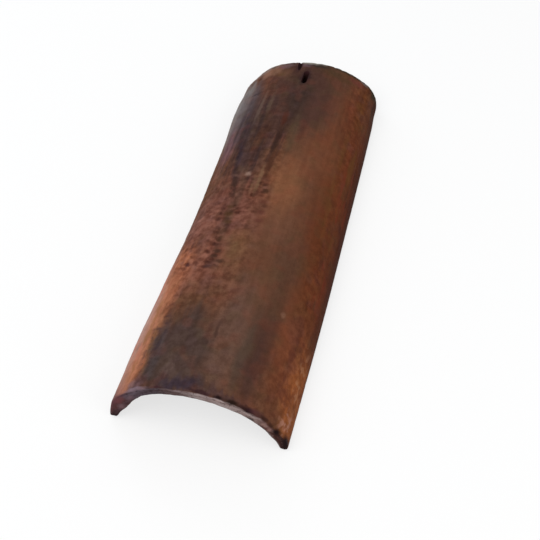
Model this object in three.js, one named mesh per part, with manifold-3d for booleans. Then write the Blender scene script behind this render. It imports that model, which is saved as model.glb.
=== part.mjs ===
// Tapered barrel roof tile of fired clay.
//
// The tile lies arch up on its two long edges.
// X runs across it, Y runs along it from the wide end to the narrow head, and Z is up.
// It is shaped the way the real one is: a flat bat of clay with rounded arrises is bent
// over a tapered former. The nail slot and the gouge beside it are then cut.
// Lengths are in millimetres and angles in degrees.

import * as THREE from "three";
import { mergeVertices } from "three/addons/utils/BufferGeometryUtils.js";
import Module from "manifold-3d";

// The arch at each end: a half ellipse over the outer face.
const LENGTH = 450;
const WIDE_WIDTH = 176;
const WIDE_RISE = 76;
const HEAD_WIDTH = 153;
const HEAD_RISE = 61;
const WALL = 13.5;

// What cutting, drying and firing did: the ends are out of square, the head's crown
// stands forward of its feet, and the whole tile bows a little to the side.
const WIDE_SKEW = 1;
const HEAD_SKEW = 5;
const HEAD_CROWN_LEAD = 1;
const SIDE_BOW = 2;

// The left flank is not true either: it swells near both ends and lies back between them.
const HEAD_SWELL = 3.8;
const HEAD_SWELL_TO_HEAD = 46;
const WIDE_SWELL = 2.6;
const WIDE_SWELL_TO_END = 55;
const WAIST = 1.3;
const WAIST_TO_END = 222;
const SWELL_REACH = 85;
const FLANK_TO_FOOT = 26;
const FLANK_REACH = 35;

// The long edges are drawn out thinner, and at the wide end each foot runs out in a toe.
const FOOT_WALL = 8;
const FOOT_TAPER = 24;
const TOE = 2;
const TOE_WIDTH = 18;
const TOE_LENGTH = 40;

// The rounded corners of the bat, and the arrises round its outer and inner faces.
const WIDE_CORNER = 4;
const HEAD_CORNER = 17;
const OUTER_ARRIS = 2;
const INNER_ARRIS = 4;

// Nail slot right through the crown, its length along the tile. It was pushed through
// aslant, so its inner mouth is smaller and lies nearer to the wide end.
const SLOT_WIDTH = 6;
const SLOT_LENGTH = 20;
const SLOT_TO_HEAD = 25;
const SLOT_INNER_WIDTH = 5.5;
const SLOT_INNER_LENGTH = 10;
const SLOT_SLANT = 5.5;

// Round-bottomed gouge in the outer face, from the head's rim towards the slot.
const GOUGE_WIDTH = 5;
const GOUGE_LENGTH = 14;
const GOUGE_DEPTH = 3;
const GOUGE_TO_HEAD = 7.5;
const GOUGE_ACROSS = -10;
const GOUGE_TURN = -4;

// Fineness of the facets.
const GIRTH_STEPS = 40;
const LENGTH_STEPS = 20;
const CORNER_STEPS = 6;
const ARRIS_STEPS = 3;
const CUT_STEPS = 8;
const MERGE_WITHIN = 1e-4;

const CLAY = { color: 0x7a5140, roughness: 0.85, metalness: 0 };

const { degToRad, lerp } = THREE.MathUtils;
const QUARTER = Math.PI / 2;

// Half of the outer girth at mid-length, which is half of the bat's width.
const HALF_GIRTH = new THREE.EllipseCurve(
  0,
  0,
  lerp(WIDE_WIDTH, HEAD_WIDTH, 0.5) / 2,
  lerp(WIDE_RISE, HEAD_RISE, 0.5),
  0,
  QUARTER,
).getLength();

// How far a place lies inside a margin along an edge: 0 at its limit and 1 at the edge.
function within(fromEdge, margin) {
  return THREE.MathUtils.smoothstep(1 - fromEdge / margin, 0, 1);
}

// How far the left flank stands out from the former there.
function swell(girth, along) {
  const flank = within(Math.abs(girth + HALF_GIRTH - FLANK_TO_FOOT), FLANK_REACH);
  const head = within(Math.abs(LENGTH - along - HEAD_SWELL_TO_HEAD), SWELL_REACH);
  const wide = within(Math.abs(along - WIDE_SWELL_TO_END), SWELL_REACH);
  const waist = within(Math.abs(along - WAIST_TO_END), SWELL_REACH);
  return flank * (HEAD_SWELL * head + WIDE_SWELL * wide - WAIST * waist);
}

// Bends a point of the bat over the former.
// girth runs from -HALF_GIRTH to HALF_GIRTH, depth from 0 on the outer face to WALL, and
// along from 0 at the wide end to LENGTH at the head.
function bend(girth, depth, along) {
  const share = along / LENGTH;
  const angle = QUARTER * (girth / HALF_GIRTH);
  const fromFoot = HALF_GIRTH - Math.abs(girth);
  const inside = depth * lerp(1, FOOT_WALL / WALL, within(fromFoot, FOOT_TAPER));
  const offset = swell(girth, along) - inside;
  const across = lerp(WIDE_WIDTH, HEAD_WIDTH, share) / 2 + offset;
  const up = lerp(WIDE_RISE, HEAD_RISE, share) + offset;
  const x = across * Math.sin(angle);
  const skew = lerp(Math.tan(degToRad(WIDE_SKEW)), Math.tan(degToRad(HEAD_SKEW)), share);
  const crownLead = HEAD_CROWN_LEAD * share * Math.cos(angle);
  const toe = TOE * within(fromFoot, TOE_WIDTH) * within(along, TOE_LENGTH);
  const bow = SIDE_BOW * 4 * share * (1 - share);
  const y = along - toe + x * skew + crownLead;
  return new THREE.Vector3(x + bow, y, up * Math.cos(angle));
}

// Half of the bat's width at a distance from its nearer end, inside its rounded corner.
// drawnIn is how far inside the outline the point lies.
function halfWidthAt(fromEnd, corner, drawnIn) {
  const radius = corner - drawnIn;
  const beforeStraight = Math.max(corner - fromEnd, 0);
  const fall = radius - Math.sqrt(Math.max(radius ** 2 - beforeStraight ** 2, 0));
  return HALF_GIRTH - drawnIn - fall;
}

// The quarter round of one arris where the bat is cut at a distance from its nearer end,
// as [girth, depth] points from the side to the face. Nearer to the end than the arris is
// deep, the cut meets the face lower on the round.
function arrisPoints(fromEnd, corner, arris) {
  const points = [];
  const lastTurn = Math.acos(1 - Math.min(fromEnd / arris, 1));
  for (let i = 0; i <= ARRIS_STEPS; i++) {
    const turn = lastTurn * (i / ARRIS_STEPS);
    const drawnIn = arris * (1 - Math.cos(turn));
    points.push([halfWidthAt(fromEnd, corner, drawnIn), arris * (1 - Math.sin(turn))]);
  }
  return points;
}

// One face of the cut from foot to foot, with its two arrises, as [girth, depth] points.
function facePoints(fromEnd, corner, arris) {
  const right = arrisPoints(fromEnd, corner, arris);
  const left = right.map(([girth, depth]) => [-girth, depth]);
  const [edge, depth] = right.at(-1);
  const between = [];
  for (let i = 1; i < GIRTH_STEPS; i++) {
    between.push([lerp(-edge, edge, i / GIRTH_STEPS), depth]);
  }
  return [...left, ...between, ...right.reverse()];
}

// The closed section of the bent bat at a distance along it: over the outer face, then
// back over the inner one.
function section(along) {
  const fromHead = LENGTH - along;
  const fromEnd = Math.min(along, fromHead);
  const corner = along < fromHead ? WIDE_CORNER : HEAD_CORNER;
  const outer = facePoints(fromEnd, corner, OUTER_ARRIS);
  const inner = facePoints(fromEnd, corner, INNER_ARRIS).reverse();
  return [
    ...outer.map(([girth, depth]) => bend(girth, depth, along)),
    ...inner.map(([girth, depth]) => bend(girth, WALL - depth, along)),
  ];
}

// Where the sections stand: close together round the corners, even between them.
function stations() {
  const rounding = [];
  for (let i = 0; i < CORNER_STEPS; i++) {
    rounding.push(1 - Math.cos(QUARTER * (i / CORNER_STEPS)));
  }
  const first = rounding.map((fall) => WIDE_CORNER * fall);
  const last = rounding.map((fall) => LENGTH - HEAD_CORNER * fall).reverse();
  const middle = [];
  for (let i = 0; i <= LENGTH_STEPS; i++) {
    middle.push(lerp(WIDE_CORNER, LENGTH - HEAD_CORNER, i / LENGTH_STEPS));
  }
  return [...first, ...middle, ...last];
}

// Skins a list of closed sections and caps the first and the last.
// Points that coincide are merged, and the triangles that collapse with them are left out.
function loft(sections) {
  const size = sections[0].length;
  const corners = [];
  const index = (ring, place) => ring * size + (place % size);
  for (let ring = 0; ring < sections.length - 1; ring++) {
    for (let place = 0; place < size; place++) {
      const [a, b] = [index(ring, place), index(ring, place + 1)];
      const [c, d] = [index(ring + 1, place + 1), index(ring + 1, place)];
      corners.push(a, b, c, a, c, d);
    }
  }
  const lastRing = sections.length - 1;
  for (let place = 0; place < size / 2 - 1; place++) {
    const facing = size - 1 - place;
    const cap = [place, facing - 1, place + 1, place, facing, facing - 1];
    corners.push(...cap.map((corner) => index(0, corner)));
    corners.push(...cap.reverse().map((corner) => index(lastRing, corner)));
  }
  const geometry = new THREE.BufferGeometry().setFromPoints(sections.flat());
  geometry.setIndex(corners);
  return withoutCollapsed(mergeVertices(geometry, MERGE_WITHIN));
}

function withoutCollapsed(geometry) {
  const kept = [];
  const { array } = geometry.index;
  for (let i = 0; i < array.length; i += 3) {
    const [a, b, c] = array.slice(i, i + 3);
    if (a !== b && b !== c && c !== a) {
      kept.push(a, b, c);
    }
  }
  geometry.setIndex(kept);
  return geometry;
}

// The nail slot's cutter: round-ended outlines skinned from above the outer face to below
// the inner one.
function slotCutter() {
  const outer = slotOutline(SLOT_WIDTH, SLOT_LENGTH);
  const inner = slotOutline(SLOT_INNER_WIDTH, SLOT_INNER_LENGTH);
  const outlineAt = (share) =>
    outer.map((point, i) => {
      const slanted = inner[i].clone();
      slanted.y -= SLOT_SLANT;
      return point.clone().lerp(slanted, share);
    });
  const levels = [
    [WALL, 0],
    [0, 0],
    [-WALL, 1],
    [-2 * WALL, 1],
  ];
  const rings = levels.map(([height, share]) =>
    outlineAt(share).map((point) => new THREE.Vector3(point.x, point.y, height)),
  );
  return onOuterFace(loft(rings), 0, LENGTH - SLOT_TO_HEAD);
}

// A round-ended outline along Y, clockwise.
function slotOutline(width, length) {
  const radius = width / 2;
  const straight = length / 2 - radius;
  const outline = new THREE.Path();
  outline.absarc(0, straight, radius, Math.PI, 0, true);
  outline.absarc(0, -straight, radius, 0, Math.PI, true);
  return outline.getPoints(CUT_STEPS);
}

// The gouge's cutter: a capsule that lies along the tile, sunk to the gouge's depth.
function gougeCutter() {
  const radius = GOUGE_WIDTH / 2;
  const straight = GOUGE_LENGTH - GOUGE_WIDTH;
  const geometry = new THREE.CapsuleGeometry(radius, straight, CUT_STEPS / 2, 2 * CUT_STEPS);
  geometry.rotateZ(degToRad(-GOUGE_TURN));
  geometry.translate(0, 0, radius - GOUGE_DEPTH);
  return onOuterFace(geometry, GOUGE_ACROSS, LENGTH - GOUGE_TO_HEAD);
}

// Stands a cutter on the outer face, a distance across from the crown and along the tile.
function onOuterFace(geometry, across, along) {
  const halfWidth = lerp(WIDE_WIDTH, HEAD_WIDTH, along / LENGTH) / 2;
  const girth = HALF_GIRTH * (Math.asin(across / halfWidth) / QUARTER);
  return geometry.translate(...bend(girth, 0, along).toArray());
}

// Merges a geometry's shared vertices so that it can be cut as a solid.
function positionsOnly(geometry) {
  geometry.deleteAttribute("normal");
  geometry.deleteAttribute("uv");
  return mergeVertices(geometry, MERGE_WITHIN);
}

const wasm = await Module();
wasm.setup();

function solidOf(geometry) {
  return new wasm.Manifold(
    new wasm.Mesh({
      numProp: 3,
      vertProperties: geometry.attributes.position.array,
      triVerts: new Uint32Array(geometry.index.array),
    }),
  );
}

function geometryOf(solid) {
  const { vertProperties, triVerts } = solid.getMesh();
  const geometry = new THREE.BufferGeometry();
  geometry.setAttribute("position", new THREE.BufferAttribute(vertProperties, 3));
  geometry.setIndex(new THREE.BufferAttribute(triVerts, 1));
  geometry.computeVertexNormals();
  return geometry;
}

function barrelTile() {
  const bat = loft(stations().map(section));
  const solid = solidOf(bat)
    .subtract(solidOf(positionsOnly(slotCutter())))
    .subtract(solidOf(positionsOnly(gougeCutter())));
  const geometry = geometryOf(solid);

  // The origin is on the floor at the middle of the tile's box.
  geometry.computeBoundingBox();
  const middle = geometry.boundingBox.getCenter(new THREE.Vector3());
  geometry.translate(-middle.x, -middle.y, -geometry.boundingBox.min.z);

  const tile = new THREE.Mesh(geometry, new THREE.MeshStandardMaterial(CLAY));
  tile.name = "barrel_tile";
  return tile;
}

const roofTile = new THREE.Group();
roofTile.add(barrelTile());

export default roofTile;
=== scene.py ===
"""Tapered barrel roof tile of fired clay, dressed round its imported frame.

Constants are in millimetres and degrees unless their names say otherwise, and meshes are
made in metres. A place on the tile is given as on the flat bat that it was bent from:
girth runs from the left foot (negative) over the crown to the right foot, depth from the
outer face inwards, and along from the wide end to the head.
"""

import math

import bpy
import numpy as np
from mathutils import Matrix, Vector


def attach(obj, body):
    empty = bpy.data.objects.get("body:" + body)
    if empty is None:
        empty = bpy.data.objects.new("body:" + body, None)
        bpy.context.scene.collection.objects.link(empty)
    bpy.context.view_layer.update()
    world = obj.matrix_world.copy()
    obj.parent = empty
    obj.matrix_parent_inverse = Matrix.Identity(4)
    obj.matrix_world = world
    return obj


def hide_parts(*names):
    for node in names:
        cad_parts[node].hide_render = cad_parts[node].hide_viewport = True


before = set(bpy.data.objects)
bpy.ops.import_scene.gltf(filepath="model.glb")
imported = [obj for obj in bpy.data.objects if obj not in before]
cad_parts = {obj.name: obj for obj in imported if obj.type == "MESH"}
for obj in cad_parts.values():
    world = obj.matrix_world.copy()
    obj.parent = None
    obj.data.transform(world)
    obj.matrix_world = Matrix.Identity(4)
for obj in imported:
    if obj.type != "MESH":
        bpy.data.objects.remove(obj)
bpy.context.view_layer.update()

MM = 0.001
QUARTER = math.pi / 2

# The tile, as in its solid.
LENGTH = 450
WIDE_WIDTH = 176
WIDE_RISE = 76
HEAD_WIDTH = 153
HEAD_RISE = 61
WALL = 13.5
WIDE_SKEW = 1
HEAD_SKEW = 5
HEAD_CROWN_LEAD = 1
SIDE_BOW = 2
HEAD_SWELL = 3.8
HEAD_SWELL_TO_HEAD = 46
WIDE_SWELL = 2.6
WIDE_SWELL_TO_END = 55
WAIST = 1.3
WAIST_TO_END = 222
SWELL_REACH = 85
FLANK_TO_FOOT = 26
FLANK_REACH = 35
FOOT_WALL = 8
FOOT_TAPER = 24
TOE = 2
TOE_WIDTH = 18
TOE_LENGTH = 40
WIDE_CORNER = 4
HEAD_CORNER = 17
OUTER_ARRIS = 2
INNER_ARRIS = 4
SLOT_WIDTH = 6
SLOT_LENGTH = 20
SLOT_TO_HEAD = 25
SLOT_INNER_WIDTH = 5.5
SLOT_INNER_LENGTH = 10
SLOT_SLANT = 5.5
GOUGE_WIDTH = 5
GOUGE_LENGTH = 14
GOUGE_DEPTH = 3
GOUGE_TO_HEAD = 7.5
GOUGE_ACROSS = -10
GOUGE_TURN = -4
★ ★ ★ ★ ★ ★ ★
Task instructions → Word for word, quote the lines of the material from the first line through the line with "const INNER_ARRIS = 4;", both ends included.

Reply to the exercise →
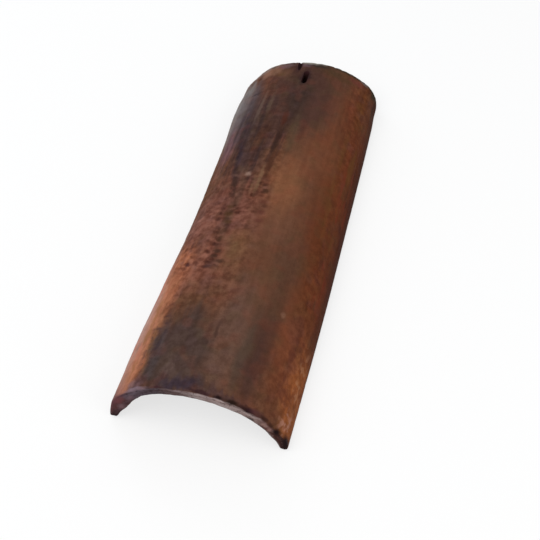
Model this object in three.js, one named mesh per part, with manifold-3d for booleans. Then write the Blender scene script behind this render. It imports that model, which is saved as model.glb.
=== part.mjs ===
// Tapered barrel roof tile of fired clay.
//
// The tile lies arch up on its two long edges.
// X runs across it, Y runs along it from the wide end to the narrow head, and Z is up.
// It is shaped the way the real one is: a flat bat of clay with rounded arrises is bent
// over a tapered former. The nail slot and the gouge beside it are then cut.
// Lengths are in millimetres and angles in degrees.

import * as THREE from "three";
import { mergeVertices } from "three/addons/utils/BufferGeometryUtils.js";
import Module from "manifold-3d";

// The arch at each end: a half ellipse over the outer face.
const LENGTH = 450;
const WIDE_WIDTH = 176;
const WIDE_RISE = 76;
const HEAD_WIDTH = 153;
const HEAD_RISE = 61;
const WALL = 13.5;

// What cutting, drying and firing did: the ends are out of square, the head's crown
// stands forward of its feet, and the whole tile bows a little to the side.
const WIDE_SKEW = 1;
const HEAD_SKEW = 5;
const HEAD_CROWN_LEAD = 1;
const SIDE_BOW = 2;

// The left flank is not true either: it swells near both ends and lies back between them.
const HEAD_SWELL = 3.8;
const HEAD_SWELL_TO_HEAD = 46;
const WIDE_SWELL = 2.6;
const WIDE_SWELL_TO_END = 55;
const WAIST = 1.3;
const WAIST_TO_END = 222;
const SWELL_REACH = 85;
const FLANK_TO_FOOT = 26;
const FLANK_REACH = 35;

// The long edges are drawn out thinner, and at the wide end each foot runs out in a toe.
const FOOT_WALL = 8;
const FOOT_TAPER = 24;
const TOE = 2;
const TOE_WIDTH = 18;
const TOE_LENGTH = 40;

// The rounded corners of the bat, and the arrises round its outer and inner faces.
const WIDE_CORNER = 4;
const HEAD_CORNER = 17;
const OUTER_ARRIS = 2;
const INNER_ARRIS = 4;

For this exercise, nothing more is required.